- Sire: Smart Strike
- Grandsire: Mr. Prospector
- Dam: Forty Gran
- Damsire: El Gran Senor
- Sex: Stallion
- Foaled: 2006
- Country: Canada
- Colour: Chestnut
- Breeder: Kinghaven Farms
- Owner: 1) David Gorton (UK) 2) J. Paul Reddam (USA)
- Trainer: 1) John R. Best (UK) 2) Doug F. O'Neill (USA)
- Record: 6: 2-2-1
- Earnings: US$767,366 (equivalent)

Major wins
- Breeders' Futurity Stakes (2008)

= Square Eddie =

Canadian Thoroughbred racehorse

Square Eddie (foaled April 4, 2006 in Ontario, Canada) is a Thoroughbred racehorse who has competed in England and the United States and who was one of the top winterbook favorites for the 2009 Kentucky Derby.

==Background==

Bred by Kinghaven Farms, he is a son of Forty Gran, a daughter of Northern Dancer's son, El Gran Senor. He was sired by a son of Mr. Prospector, Smart Strike, a Leading sire in North America who is the sire of fifty-six stakes winners including 2007 American Horse of the Year Curlin.

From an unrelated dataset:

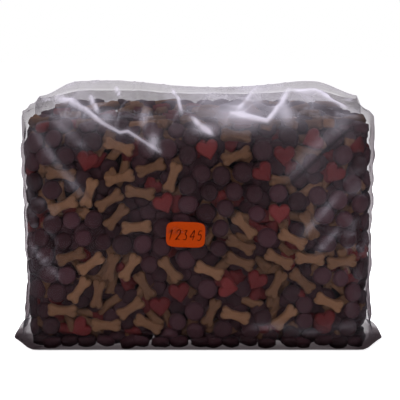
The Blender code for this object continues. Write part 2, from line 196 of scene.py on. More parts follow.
def wave_noise(points, scale, seed, octaves=4):
    """Smooth noise about 0: sines of turned and bent places, each octave finer and weaker.

    n(p) = sum of 0.6^k sin(a.p f + 1.5 sin(b.p f + c) + d), over the root of the sum of 0.6^2k, with
    f = scale 1.7^k, and a, b, c and d drawn anew for each of the three sines of octave k.
    """
    random = np.random.default_rng(seed)
    total = np.zeros(len(points))
    weight = 0.0
    for octave in range(octaves):
        frequency = scale * OCTAVE_FINER ** octave
        for _ in range(3):
            first = random.normal(size=points.shape[1])
            second = random.normal(size=points.shape[1])
            bend = np.sin(points @ second * frequency + random.uniform(0.0, WHOLE_TURN))
            wave = points @ first * frequency + 1.5 * bend + random.uniform(0.0, WHOLE_TURN)
            total += OCTAVE_WEAKER ** octave * np.sin(wave)
            weight += OCTAVE_WEAKER ** (2 * octave)
    return total / math.sqrt(weight)


# Placing in the pouch

def bulged(points):
    """y' = y + bulge (1 - x^2/w^2) (1 - (2z/h - 1)^2) y/(d - r): the broad faces swell in the middle."""
    across = np.clip(1.0 - (points[:, 0] / HALF_WIDTH) ** 2, 0.0, 1.0)
    upward = np.clip(1.0 - (2.0 * points[:, 2] / SHOULDER_HEIGHT - 1.0) ** 2, 0.0, 1.0)
    facing = np.clip(points[:, 1] / (HALF_DEPTH - EDGE_RADIUS), -1.0, 1.0)
    result = points.copy()
    result[:, 1] += FRONT_BULGE * facing * across * upward
    return result


def pouch_shift():
    """How far the pouch's middle stands from y = 0: its fullest front lies just behind the sticker."""
    low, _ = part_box("price_sticker")
    return low.y + STICKER_THICKNESS + STICKER_GAP + FRONT_BULGE + HALF_DEPTH


def stood_in_pouch(points):
    """Swell the broad faces and move everything to where the pouch stands: p' = bulged(p) + (0, shift, 0)."""
    return bulged(points) + (0.0, pouch_shift(), 0.0)


def nearest_on_box(points, half, radius):
    """Nearest place on a rounded box and the way out there.

    It is q + r n, with q the nearest place in the inner box and n = (p - q) / |p - q|, or the nearest face's
    direction for a place inside.
    """
    inner = np.clip(points, radius - half, half - radius)
    outward = points - inner
    length = np.linalg.norm(outward, axis=1)
    nearest_face = np.eye(3)[np.argmin(half - np.abs(points), axis=1)] * np.sign(points + 1e-12)
    inside = (length < 1e-9)[:, None]
    normal = np.where(inside, nearest_face, outward / np.maximum(length, 1e-9)[:, None])
    pushed = np.where(np.abs(nearest_face) > 0.5, nearest_face * (half - radius), points)
    return np.where(inside, pushed, inner) + normal * radius, normal


def spread_out(points, half, radius, reach, steps):
    """Slide places over a rounded box until neighbours stand twice their reach apart.

    Each step moves p by 0.35 of the overlap max(0, 2 reach - |p - q|) along (p - q) / |p - q|, for every q.
    """
    for _ in range(steps):
        apart = points[:, None] - points[None]
        distance = np.sqrt(np.sum(apart * apart, axis=2)) + 1e-9
        overlap = np.clip(2.0 * reach - distance, 0.0, None)
        np.fill_diagonal(overlap, 0.0)
        points = points + np.sum(apart * (overlap * 0.35 / distance)[:, :, None], axis=1)
        points, _ = nearest_on_box(points, half, radius)
    return points


# Meshes

def put_in_scene(name, data):
    """A new object for a mesh, lamp or camera, linked into the scene."""
    thing = bpy.data.objects.new(name, data)
    bpy.context.scene.collection.objects.link(thing)
    return thing


def mesh_from(name, vertices, faces, material, **values):
    """A smooth mesh object from arrays, with float attributes for its points."""
    mesh = bpy.data.meshes.new(name)
    if isinstance(faces, np.ndarray):
        mesh.vertices.add(len(vertices))
        mesh.vertices.foreach_set("co", vertices.astype(np.float32).ravel())
        mesh.loops.add(faces.size)
        mesh.loops.foreach_set("vertex_index", faces.astype(np.int32).ravel())
        mesh.polygons.add(len(faces))
        mesh.polygons.foreach_set("loop_start", np.arange(0, faces.size, faces.shape[1], dtype=np.int32))
        mesh.update(calc_edges=True)
    else:
        mesh.from_pydata(vertices.tolist(), [], faces)
    mesh.validate()
    mesh.shade_smooth()
    mesh.materials.append(material)
    for key, numbers in values.items():
        layer = mesh.attributes.new(key, "FLOAT", "POINT")
        layer.data.foreach_set("value", numbers.astype(np.float32))
    return put_in_scene(name, mesh)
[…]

As a yearling, Square Eddie was sold to a British buyer for $200,000 at the September Keeneland Sales. He was trained in England by John Best for owner David Gorton.

==Racing career==
The colt began racing on the turf at age two in England. Making his debut on May 19, 2008, at Windsor Racecourse, Square Eddie finished last in the Weatherbys Bank Conditions Stakes. Entered in the June 17 Group 2 Coventry Stakes, he ran eleventh in a field of eighteen, reportedly coming out of the race with sore shins. In his third start on July 22, under new jockey Steve Drowne, he earned his first win in the Emma Arbery Memorial Maiden Stakes at Salisbury Racecourse, then followed up with a close second-place result in the September 6 Sirenia Stakes at Kempton Park Racecourse.

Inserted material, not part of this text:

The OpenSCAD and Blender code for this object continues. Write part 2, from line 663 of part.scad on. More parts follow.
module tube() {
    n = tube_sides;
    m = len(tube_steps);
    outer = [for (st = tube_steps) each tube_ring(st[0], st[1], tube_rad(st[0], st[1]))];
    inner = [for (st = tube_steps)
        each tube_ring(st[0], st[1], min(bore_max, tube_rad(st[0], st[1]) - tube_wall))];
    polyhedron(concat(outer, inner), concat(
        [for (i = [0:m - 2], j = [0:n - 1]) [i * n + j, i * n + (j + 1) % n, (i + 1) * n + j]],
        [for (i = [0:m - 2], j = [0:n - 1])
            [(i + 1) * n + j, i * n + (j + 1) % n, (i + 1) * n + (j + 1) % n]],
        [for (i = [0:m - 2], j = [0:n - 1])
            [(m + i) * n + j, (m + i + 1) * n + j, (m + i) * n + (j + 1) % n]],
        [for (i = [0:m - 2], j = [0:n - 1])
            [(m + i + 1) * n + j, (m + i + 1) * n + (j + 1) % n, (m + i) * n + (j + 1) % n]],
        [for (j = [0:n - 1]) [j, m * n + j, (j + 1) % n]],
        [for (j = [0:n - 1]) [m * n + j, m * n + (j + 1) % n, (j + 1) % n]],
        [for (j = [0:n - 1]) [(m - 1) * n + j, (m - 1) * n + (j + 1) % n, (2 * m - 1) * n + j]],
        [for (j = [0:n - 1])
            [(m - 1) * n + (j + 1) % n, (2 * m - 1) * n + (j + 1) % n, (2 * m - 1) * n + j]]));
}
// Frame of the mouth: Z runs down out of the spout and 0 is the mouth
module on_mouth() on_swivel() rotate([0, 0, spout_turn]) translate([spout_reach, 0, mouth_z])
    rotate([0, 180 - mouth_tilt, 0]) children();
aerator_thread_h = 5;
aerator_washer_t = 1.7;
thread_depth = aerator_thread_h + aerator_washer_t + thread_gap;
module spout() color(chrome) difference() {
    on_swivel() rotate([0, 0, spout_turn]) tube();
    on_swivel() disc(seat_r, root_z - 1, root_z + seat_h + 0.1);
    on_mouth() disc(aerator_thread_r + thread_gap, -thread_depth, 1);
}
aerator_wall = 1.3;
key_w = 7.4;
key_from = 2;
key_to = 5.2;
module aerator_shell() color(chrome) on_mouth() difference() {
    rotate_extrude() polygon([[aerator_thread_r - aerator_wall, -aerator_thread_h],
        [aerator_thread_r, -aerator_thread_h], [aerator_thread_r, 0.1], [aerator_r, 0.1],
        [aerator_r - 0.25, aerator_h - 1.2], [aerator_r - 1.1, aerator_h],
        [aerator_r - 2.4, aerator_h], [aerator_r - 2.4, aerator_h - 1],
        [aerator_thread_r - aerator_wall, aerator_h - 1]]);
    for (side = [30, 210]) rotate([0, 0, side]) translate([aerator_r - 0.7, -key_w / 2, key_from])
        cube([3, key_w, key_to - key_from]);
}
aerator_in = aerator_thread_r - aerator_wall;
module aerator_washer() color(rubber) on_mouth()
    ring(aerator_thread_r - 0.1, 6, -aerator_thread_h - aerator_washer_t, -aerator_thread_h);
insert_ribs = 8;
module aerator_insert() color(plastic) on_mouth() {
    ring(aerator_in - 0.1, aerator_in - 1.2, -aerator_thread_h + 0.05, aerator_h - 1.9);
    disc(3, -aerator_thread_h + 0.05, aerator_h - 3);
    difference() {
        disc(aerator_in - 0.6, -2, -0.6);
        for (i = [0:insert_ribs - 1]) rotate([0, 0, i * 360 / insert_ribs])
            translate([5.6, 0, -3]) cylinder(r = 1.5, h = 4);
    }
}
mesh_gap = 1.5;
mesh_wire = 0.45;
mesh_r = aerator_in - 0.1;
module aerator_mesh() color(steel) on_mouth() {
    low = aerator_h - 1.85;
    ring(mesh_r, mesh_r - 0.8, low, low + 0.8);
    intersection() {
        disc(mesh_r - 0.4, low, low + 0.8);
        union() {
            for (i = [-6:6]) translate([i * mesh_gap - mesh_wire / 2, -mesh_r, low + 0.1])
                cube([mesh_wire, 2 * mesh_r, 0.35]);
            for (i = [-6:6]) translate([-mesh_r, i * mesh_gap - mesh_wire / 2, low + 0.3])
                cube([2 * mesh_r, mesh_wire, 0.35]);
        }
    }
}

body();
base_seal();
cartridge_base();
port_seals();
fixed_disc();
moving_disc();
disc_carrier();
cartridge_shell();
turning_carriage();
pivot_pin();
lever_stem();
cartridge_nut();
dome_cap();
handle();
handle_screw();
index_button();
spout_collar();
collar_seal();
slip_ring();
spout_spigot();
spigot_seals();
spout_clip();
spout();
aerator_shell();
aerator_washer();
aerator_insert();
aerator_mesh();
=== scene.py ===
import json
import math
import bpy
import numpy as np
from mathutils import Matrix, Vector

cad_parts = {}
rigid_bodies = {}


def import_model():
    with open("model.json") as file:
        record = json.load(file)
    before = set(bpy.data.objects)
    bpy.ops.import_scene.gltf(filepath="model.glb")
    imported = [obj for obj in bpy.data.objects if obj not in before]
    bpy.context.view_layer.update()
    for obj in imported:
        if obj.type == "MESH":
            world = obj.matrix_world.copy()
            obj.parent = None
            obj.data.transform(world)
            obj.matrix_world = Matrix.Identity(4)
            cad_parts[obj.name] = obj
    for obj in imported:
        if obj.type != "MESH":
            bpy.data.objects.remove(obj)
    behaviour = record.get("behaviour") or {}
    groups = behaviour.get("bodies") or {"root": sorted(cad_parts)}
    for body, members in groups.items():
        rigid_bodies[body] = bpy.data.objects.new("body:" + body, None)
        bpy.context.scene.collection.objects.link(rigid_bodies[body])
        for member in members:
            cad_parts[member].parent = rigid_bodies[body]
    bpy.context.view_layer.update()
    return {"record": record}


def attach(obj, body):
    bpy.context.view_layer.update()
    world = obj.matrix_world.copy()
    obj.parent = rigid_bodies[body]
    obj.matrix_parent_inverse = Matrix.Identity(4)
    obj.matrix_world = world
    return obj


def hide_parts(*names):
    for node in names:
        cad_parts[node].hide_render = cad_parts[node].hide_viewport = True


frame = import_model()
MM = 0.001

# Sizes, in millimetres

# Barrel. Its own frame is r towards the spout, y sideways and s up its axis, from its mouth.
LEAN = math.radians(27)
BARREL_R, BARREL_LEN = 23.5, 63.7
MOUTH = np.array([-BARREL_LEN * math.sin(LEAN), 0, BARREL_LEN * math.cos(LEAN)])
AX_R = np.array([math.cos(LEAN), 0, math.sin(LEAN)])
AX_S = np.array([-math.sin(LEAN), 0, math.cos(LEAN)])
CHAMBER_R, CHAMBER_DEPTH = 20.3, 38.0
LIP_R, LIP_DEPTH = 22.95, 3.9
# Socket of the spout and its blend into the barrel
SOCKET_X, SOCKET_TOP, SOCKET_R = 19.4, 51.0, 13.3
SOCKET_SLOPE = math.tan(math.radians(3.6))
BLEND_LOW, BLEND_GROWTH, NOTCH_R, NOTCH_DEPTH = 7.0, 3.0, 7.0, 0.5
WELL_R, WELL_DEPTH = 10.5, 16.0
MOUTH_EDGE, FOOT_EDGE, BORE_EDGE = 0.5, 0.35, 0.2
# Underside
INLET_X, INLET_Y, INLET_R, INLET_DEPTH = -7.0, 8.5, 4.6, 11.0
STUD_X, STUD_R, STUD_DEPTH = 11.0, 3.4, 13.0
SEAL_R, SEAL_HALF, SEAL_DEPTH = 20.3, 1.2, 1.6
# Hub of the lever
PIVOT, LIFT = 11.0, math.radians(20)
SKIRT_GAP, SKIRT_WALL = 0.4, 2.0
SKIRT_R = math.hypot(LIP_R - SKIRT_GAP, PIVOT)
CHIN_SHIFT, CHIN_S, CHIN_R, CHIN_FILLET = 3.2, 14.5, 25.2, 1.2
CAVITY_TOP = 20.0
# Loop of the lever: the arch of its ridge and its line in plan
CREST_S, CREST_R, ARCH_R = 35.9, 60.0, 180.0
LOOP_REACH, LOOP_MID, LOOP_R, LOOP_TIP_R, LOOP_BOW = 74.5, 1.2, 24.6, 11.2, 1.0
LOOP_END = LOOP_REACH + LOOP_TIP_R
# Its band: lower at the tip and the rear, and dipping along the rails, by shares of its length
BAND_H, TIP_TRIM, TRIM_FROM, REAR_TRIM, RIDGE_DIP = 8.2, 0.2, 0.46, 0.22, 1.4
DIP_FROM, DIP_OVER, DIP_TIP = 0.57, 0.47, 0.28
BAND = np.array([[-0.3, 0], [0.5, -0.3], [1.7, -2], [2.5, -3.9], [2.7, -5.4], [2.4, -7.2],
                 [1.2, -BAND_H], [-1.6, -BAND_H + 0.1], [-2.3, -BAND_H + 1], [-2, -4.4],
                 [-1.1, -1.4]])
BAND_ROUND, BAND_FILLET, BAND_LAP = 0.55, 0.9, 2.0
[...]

Following his performance in the Sirenia Stakes, Square Eddie was purchased by California businessman J. Paul Reddam, who sent him to Lexington, Kentucky to race on the Polytrack synthetic dirt at Keeneland Race Course. Ridden by Rafael Bejarano, Square Eddie showed an affinity for synthetic dirt, easily winning the Grade 1 Breeders' Futurity Stakes by 4¾ lengths. After this win, Square Eddie was turned over to trainer American Doug O'Neill and was entered in the Breeders' Cup Juvenile on the synthetic surface at Santa Anita Park. With jockey Rafael Bejarano on board, he was running at or near the lead but coming down the stretch dropped back to third behind front-runner Midshipman. Boxed in by the horse running second on the outside, Square Eddie came back to finish second and may have won the race, but Garrett Gomez aboard winner Midshipman made sure there was no room to get past.

In a December 26, 2008, article on the ESPN website, award-winning horse racing writer Bill Finley picked Square Eddie as the number two contender behind Remsen Stakes winner Old Fashioned for the first leg of the 2009 U.S. Triple Crown series, the Kentucky Derby.

On January 17, 2009, Square Eddie made his three-year-old debut with a second-place finish in the San Rafael Stakes.